Haber Detayı
Yeni dünyanın kodları
Yeni dünyanın kodları
Günümüzün en çok konuşulan konusu, yeni dünya düzeni.
Geleceğin nasıl şekilleneceği, hegemonyanın el değiştirip değiştirmeyeceği, Avrasya-Atlantik çekişmesi, çok kutupluluğun inşası, ulus devletin yükselişi, finans-kapitalin çöküşü...
Tüm bu tartışmalar gösteriyor ki; artık dünya eski kalıplarına sığmıyor.
Sanki bir doğa kanunuymuş gibi, her 100 yılda bir tüm uluslararası sistemi değiştirecek ülkeler ortaya çıkıyor. 17. yüzyılda Kardinal Richelieu'nun merkezi devleti, 18. yüzyılda Büyük Britanya'nın güç dengesi, 19. yüzyılda Metternich'in Avrupa Anlaşması, Bismarck'ın Kan ve Demir'i ile 20. yüzyılda ABD emperyalizmi...
Fakat Vestfalya Barışı 150 yıl sürerken, Viyana Konferansı 100 yıl, Soğuk Savaş'la kurulan düzen ise yalnızca 40 yıl yaşadı.
Yani kurulan uluslararası sistemlerin de ömrü giderek azalıyor.
Öyleyse yeni dünyayı geçmişin kırık tuğlalarıyla değil, büyük bir düşünsel devrimle yaratmalı.
Aslında ŞİÖ’nün son liderler doruğunda da odak noktası burasıydı.

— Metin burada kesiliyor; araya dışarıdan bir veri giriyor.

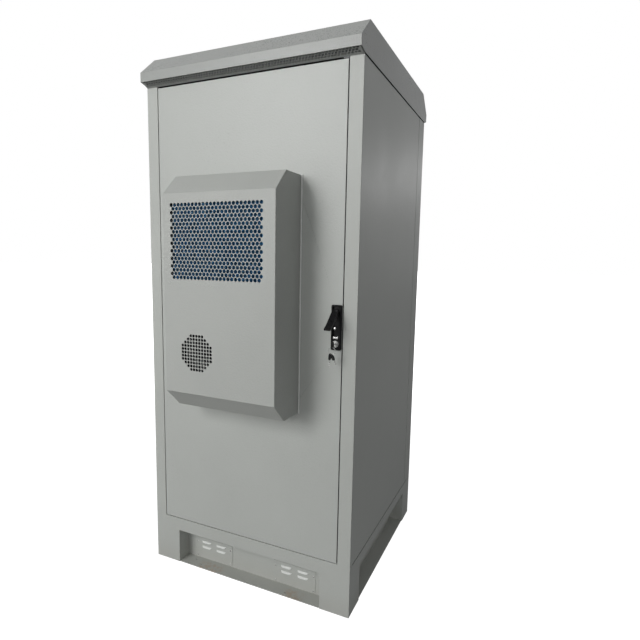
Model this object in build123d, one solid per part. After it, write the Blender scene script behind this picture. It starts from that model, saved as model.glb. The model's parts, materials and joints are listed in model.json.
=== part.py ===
"""Roadside utility cabinet with a door-mounted air conditioner, in millimetres.

The origin is the middle of the footprint on the ground, +Z is up, the door faces -Y.
"""

import os
from math import acos, cos, pi, radians, sin, sqrt, tan

from build123d import *

# Body
WIDTH = 900.0
DEPTH = 860.0
SHEET = 2.0
THIN = 1.5
FOLD_R = 4.0
HALF_W = WIDTH / 2
FRONT = -DEPTH / 2
INNER_FRONT = FRONT + SHEET

# Door opening in the front frame
OPEN_X = 400.0
OPEN_LOW = 198.0
OPEN_TOP = 1960.0
RETURN_DEPTH = 26.0
LIP_WIDTH = 36.0
LIP_FRONT = INNER_FRONT + RETURN_DEPTH
LIP_REAR = LIP_FRONT + SHEET

# Plinth
LEG_X = 330.0
RECESS_TOP = 144.0
RECESS_DEPTH = 62.0
SIDE_LEG_Y = 320.0
SIDE_RECESS_TOP = 150.0
PLINTH_TOP = 193.0
FLANGE_T = 3.0
FLANGE_IN_X = 366.0
FLANGE_IN_Y = 346.0
KICK_Y = FRONT + RECESS_DEPTH
KICK_X = HALF_W - RECESS_DEPTH
ANCHOR_X = 390.0
ANCHOR_Y = 375.0
ANCHOR_R = 9.0
FLANGE_HOLES = ((-274.0, -388.0), (-232.0, -408.0), (176.0, -410.0))
FLOOR_TOP = OPEN_LOW - SHEET
ENTRY_X = (-115.0, 115.0)
ENTRY_Y = 240.0
ENTRY_SIZE = (180.0, 60.0)

# Vent covers on the front kick panel
VENT_X = (100.0, 287.0)
VENT_Z = (8.0, 97.0)
LOUVRE_X = (158.0, 232.0)
LOUVRE_Z = (57.0, 80.0)
LOUVRE_W = 47.0

# Side panels
PANEL_LOW = 198.0
PANEL_TOP = 1958.0
PANEL_REAR = 333.0
POST_GAP = 4.0

# Roof
ROOF_X = 451.5
EAVE = 34.0
FASCIA_LOW = 1972.0
FASCIA_TOP = 2007.0
RIDGE_Z = 2080.0
RIDGE_INSET = 78.0
CHEEK_LOW = 1964.0
TOP_PLATE_Z = 1962.0
SLOT_PITCH = 76.0

# Door
DOOR_GAP = 3.5
DOOR_X = OPEN_X - DOOR_GAP
DOOR_LOW = OPEN_LOW + DOOR_GAP
DOOR_TOP = 1953.0
DOOR_DEPTH = 22.0
DOOR_REAR = FRONT + DOOR_DEPTH
DOOR_FLANGE = 32.0

# Hinges: the pin stands 8 mm in from the door's edge and 7 mm behind its face
PIN_X = -DOOR_X + 8.0
PIN_Y = FRONT + 7.0
PIN_R = 3.0
KNUCKLE_R = 4.5
RUNNING = 0.05
HINGE_Z = (360.0, 1080.0, 1800.0)
KNUCKLE_H = 28.0
KNUCKLE_GAP = 0.4
NOTCH_H = 66.0

# Handle
HANDLE_X = 377.5
HANDLE_Z = (997.0, 1154.0)
HANDLE_HALF_W = 18.2
HANDLE_CORNER = 4.0
HANDLE_FACE = FRONT - 12.0
POCKET_FLOOR = FRONT - 3.0
POCKET_HALF_W = 13.6
TURN_Z = 1134.0
SHAFT_R = 7.0
SPINDLE = 8.0
SPINDLE_INSET = 2.0
LEVER_PIN_Y = FRONT - 11.5
LEVER_HALF_W = 11.5
LEVER_LENGTH = 96.0
LEVER_LIFT = 50.0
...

Yeni dünyanın üzerinde yükseleceği değerler şöyle sıralandı: Daha adil, eşitlikçi, paylaşımcı, güvene ve eşit temsile dayanan, egemenliklere ve medeniyetlerin farklılıklarına saygılı, barışçıl bir işbirliği ile ortak kalkınmayı hedefleyen çok kutuplu bir dünya düzeni.
Sizce de bu hedeflerin hepsi; Türk Milleti’nin özlemleriyle birleşmiyor mu?
Ancak yeni dünya kurulurken Türkiye’ye de sorumluluklar düşüyor.
Sonuçta “Bizans kubbesi, İran çinisi, Arap mukarnası ve Avrupa vitrayı; Türk camisinde birleşiyor.” Şimdi bu büyük birikimi, Asya ile harmanlama zamanı.